Well folks, this is what to look for when your out hunting bottles! It's a very rare CD 728.8 Boston Bottle Works base embossed threadless insulator with a nice amber swirl in the skirt. This is the best piece in my collection. Easily worth $3000.


----------



## CreekWalker (May 27, 2010)

Wow, nice one! Inkman


----------



## sandchip (Jun 1, 2010)

Yep, that is a yowser!


----------



## pyshodoodle (Jun 1, 2010)

Nice!

 Can you tell me if a Hemingray No 53 with patent date in green is any good? I seem to have given my last good insulator find away.


----------



## Inkman (Jun 1, 2010)

Are you sure its a No. 53? A Hemingray 53 is a CD 197 if I remember correctly, but they were never made in green or with a patent date, they were just produced in clear and off clear. They were produced in the 1940's just after Hemingray was purchased by Owens Illinois. They were one of the first pieces to be produced with numbers and dots on the rear skirt to indicate mold numbers and the exact year of production. They are worth $1 to $2. 
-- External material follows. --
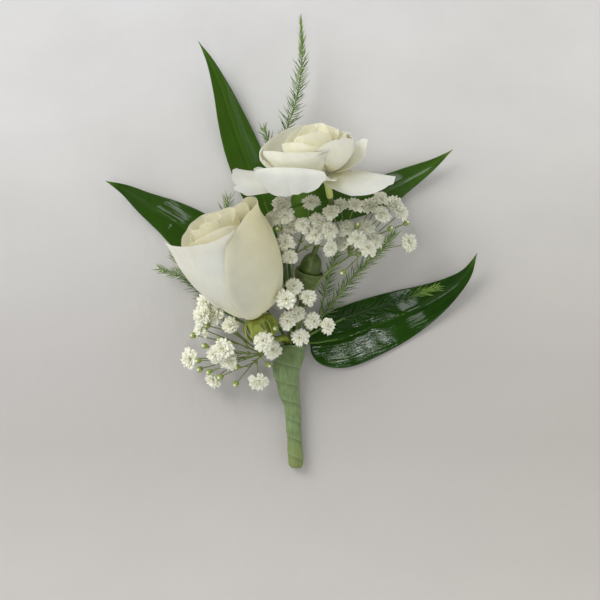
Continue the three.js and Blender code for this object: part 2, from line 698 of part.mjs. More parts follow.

 A Hemingray 55 is more likely your piece. The 55 also did not have a patent date. If it is a 55, then it is a CD 205, which was produced in green, and is worth $10 to $15. 

 Chris


----------



## pyshodoodle (Jun 1, 2010)

From what I was told, those are the clear ones that were made later. We dug one of those, too, which is the only reason I know that much! This one has a patent date of 1893. I just posted a somewhat burry pic on my Hey there post, so as not to steal yours (which seems I kid of did & I apologize). 

 I love the amber swirl on your insulator!


----------



## Inkman (Jun 1, 2010)

Correction- A Hemingray 53 is also a CD 202 style, which was produced in green, and does have a patent date. It is worth $10 to $15.


----------